Выбрать главу

На мой взгляд, с применением специальных технологий болезнь двигательного нейрона гораздо ближе к хронической, чем к смертельной. Задействуйте технологии – и в конце концов вас убьет не БДН, а заболевание сердца или рак.

Но почему тогда так много людей умирает так рано? Похоже было, что большинство пациентов по той или иной причине просто не пытались остаться в живых, используя достижения инженерной мысли. Возможно, они не слышали об этой возможности? Или им не предложили ее, потому что это дорого? Или они просто не хотели продолжать жить?

Последнее я даже мог понять. Болезни двигательного нейрона по-настоящему жестоки, так уж сложилось. Аппараты искусственного жизнеобеспечения могли бы поддерживать пациента, но он фактически оказывался заперт внутри собственного тела, сохранив лишь возможность исследовать глазами довольно однообразные просторы больничного потолка. Однако техника шагнула далеко вперед, и все изменилось. Новейшие достижения науки заставляют даже Стивена Хокинга выглядеть заурядным. Ни для кого не секрет: все меняется. Неужели они не знали?

Глубже погружаться в тему я не стал. Каким бы увлекательным ни было это расследование, оно имело мало отношения к диагностированному у меня ПЛС. И все-таки – не шло у меня из головы. Поделиться этими абсолютно бесполезными в текущей ситуации и потрясающими (лично для меня) открытиями мне было не с кем, поэтому как-то вечером за бокалом красного вина я подробно рассказал Франсису о своих размышлениях. Выходит, несмотря на оглушающие (и лживые) прогнозы выживаемости, человек, твердо решивший жить дальше с болезнью двигательного нейрона, скорее всего, преуспеет. Франсис согласился, что не обнародовать эту информацию странно. Но гораздо важнее – понять, почему данных о ПЛС так мало.

Мы все еще думали об этом, когда спустя три недели отправились на пару дней в Лондон, на повторные обследования. Прошел почти год с первых симптомов, и наша поездка стала идеальным примером того, как расставить все точки над «i». Все мои анализы были в норме. Тогда я попросил семейного врача обеспечить мне возможность, о которой большинство наших соотечественников и не подозревает. Дело в том, что благодаря поддержке со стороны Национальной службы здравоохранения каждый может лечиться в любой части страны.
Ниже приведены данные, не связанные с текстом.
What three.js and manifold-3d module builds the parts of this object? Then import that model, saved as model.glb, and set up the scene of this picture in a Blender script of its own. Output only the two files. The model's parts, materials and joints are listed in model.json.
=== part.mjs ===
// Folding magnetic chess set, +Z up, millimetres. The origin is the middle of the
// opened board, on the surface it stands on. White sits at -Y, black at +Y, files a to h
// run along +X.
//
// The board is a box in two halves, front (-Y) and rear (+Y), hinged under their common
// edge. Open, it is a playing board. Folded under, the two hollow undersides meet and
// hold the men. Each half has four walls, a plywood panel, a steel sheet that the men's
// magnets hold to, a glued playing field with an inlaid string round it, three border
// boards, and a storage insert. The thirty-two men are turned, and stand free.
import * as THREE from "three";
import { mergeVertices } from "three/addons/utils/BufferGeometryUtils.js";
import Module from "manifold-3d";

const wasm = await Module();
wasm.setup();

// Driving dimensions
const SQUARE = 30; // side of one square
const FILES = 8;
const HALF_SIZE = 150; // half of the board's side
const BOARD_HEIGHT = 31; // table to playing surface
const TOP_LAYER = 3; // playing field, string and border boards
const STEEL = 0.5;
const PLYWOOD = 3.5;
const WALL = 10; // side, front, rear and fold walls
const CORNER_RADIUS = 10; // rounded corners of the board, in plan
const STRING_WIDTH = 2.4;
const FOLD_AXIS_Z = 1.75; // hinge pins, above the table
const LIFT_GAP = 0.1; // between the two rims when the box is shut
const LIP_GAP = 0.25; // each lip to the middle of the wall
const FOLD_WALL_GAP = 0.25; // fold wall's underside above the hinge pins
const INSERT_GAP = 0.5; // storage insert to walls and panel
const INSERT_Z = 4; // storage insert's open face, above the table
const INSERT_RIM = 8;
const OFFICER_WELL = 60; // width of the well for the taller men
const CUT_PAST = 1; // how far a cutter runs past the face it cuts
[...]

Я выбрал Национальный госпиталь неврологии и нейрохирургии. Как же иначе? Сюда ехали за диагнозами пациенты из разных стран, мне же нужно было всего лишь добраться из соседнего графства. Не так уж и много усилий ради подтверждения диагноза. В госпитале повторят все ключевые исследования. И заодно – сделают люмбальную пункцию.

Итак, я лежал на левом боку в позе эмбриона – животное положение, демонстрирующее полную подчиненность, защищающее, насколько возможно, мои внутренние органы от физического насилия со стороны возвышающегося надо мной доктора.

В руках он держал огромный шприц с пугающе длинной и толстой иглой. Знал я об этом потому, что это орудие мне продемонстрировали буквально минутой ранее, сразу после того, как я подписал информированное согласие не привлекать своего мучителя к суду, если процесс забора анализа приведет к неизлечимому параличу.

Насколько я могу судить, за люмбальной пункцией закрепилась дурная слава. Подумаешь, совершенно посторонний человек (нельзя быть уверенным, что он не маньяк с улицы, накинувший белый врачебный халат и прокравшийся в кабинет), оказавшись вне поля вашего зрения, втыкает вам спицу в основание спины, а потом ждет, пока капающая по ней спинномозговая жидкость медленно наполнит небольшую пробирку! Не диво, что люди воспринимают эту процедуру как нечто опасное и избегают ее. Хотя, если честно, и в Голливуде ее изображают как достойный повод для фобий, кошмаров или тему хоррор-фестивалей.

Но мне повезло. Немного местного обезболивающего. Затем – пульсирующее, проникающее ощущение от иглы, которая входит между позвонками (точно помню, как врач велел «лежать абсолютно неподвижно», и я задумался, к чему в таком случае мог бы привести обычный для меня случайный спазм), вопрос: «Как вы себя чувствуете?» (очевидно, подразумевалось: «Чувствуете ли вы еще свои ноги?») – и все.

Несмотря на отсутствие сложностей в процессе, результаты этого исследования (оно выявляет признаки рассеянного склероза) были в норме. Время оказалось потрачено впустую, разве что мы подтвердили вероятность гипотезы о ПЛС. То же можно было сказать и об МРТ: все чисто. К сожалению, это означало только одно: мне снова предстоит шагнуть за свой болевой порог, или, как было завуалированно обозначено в списке назначений, «провести повторное ЭМГ».